No Cristianismo a linha de demarcação entre o relativo e o Absoluto passa através de Cristo; no Islã ela separa o mundo de Deus, ou mesmo — no caso do esoterismo — os atributos divinos da Essência, uma diferença explicada pelo fato de que o exoterismo tem sempre que partir do relativo enquanto o esoterismo parte do Absoluto, ao qual dá um sentido mais estrito, até mesmo o mais estrito possível. No sufismo também é dito que os atributos divinos são afirmados enquanto tais só em relação ao mundo, e que em si mesmo eles são indistintos e inefáveis; logo, não se pode dizer de Deus que Ele é, num sentido absoluto, “misericordioso” ou “vingador”, deixando de lado por um momento que ele seja misericordioso “antes” de ser vingador.

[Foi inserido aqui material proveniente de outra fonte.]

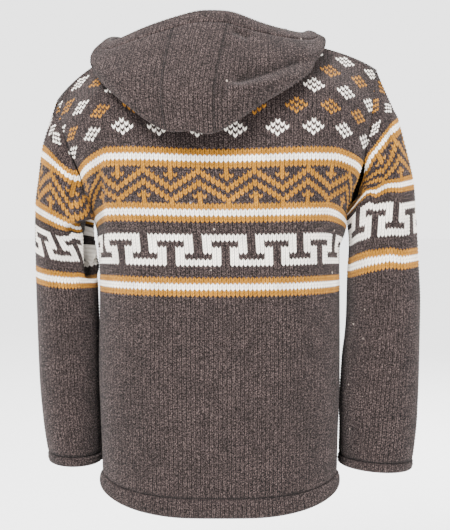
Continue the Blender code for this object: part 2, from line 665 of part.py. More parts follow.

Quanto aos atributos de santidade e sabedoria da Essência, só são efetivados enquanto distinções em relação a nossa mente distintiva, e assim o são sem por isso perderem nada de sua realidade infinita em seu próprio ser, muito pelo contrário.
Dizer que a perspectiva islâmica é possível equivale a dizer que é necessária e, consequentemente, não pode deixar de existir; é exigida por seus receptáculos humanos providenciais. As diferentes perspectivas, enquanto tais, não têm qualidade absoluta. A verdade é Una; aos olhos de Deus suas diferenças são relativas e os valores de cada uma podem sempre ser encontrados nas outras, de algum modo. Não existe somente o Cristianismo de “calor”, de amor emocional, de atividade sacrificial, mas, enquadrado nisso, há também um Cristianismo de “luz”, de gnose, de pura contemplação, de “paz”. E, da mesma forma, o Islã que é “seco” — seja legalística, seja metafisicamente — envolve um Islã que é “úmido”8 , um Islã preocupado com a beleza, com o amor e com o sacrifício. Este imperativo tem que ser assim devido à unidade não só da Verdade, mas também do gênero humano, a qual é relativa, certamente, já que as diferenças existem, mas ainda assim é suficientemente real para permitir, ou impor, a reciprocidade ou ubiquidade espiritual em questão.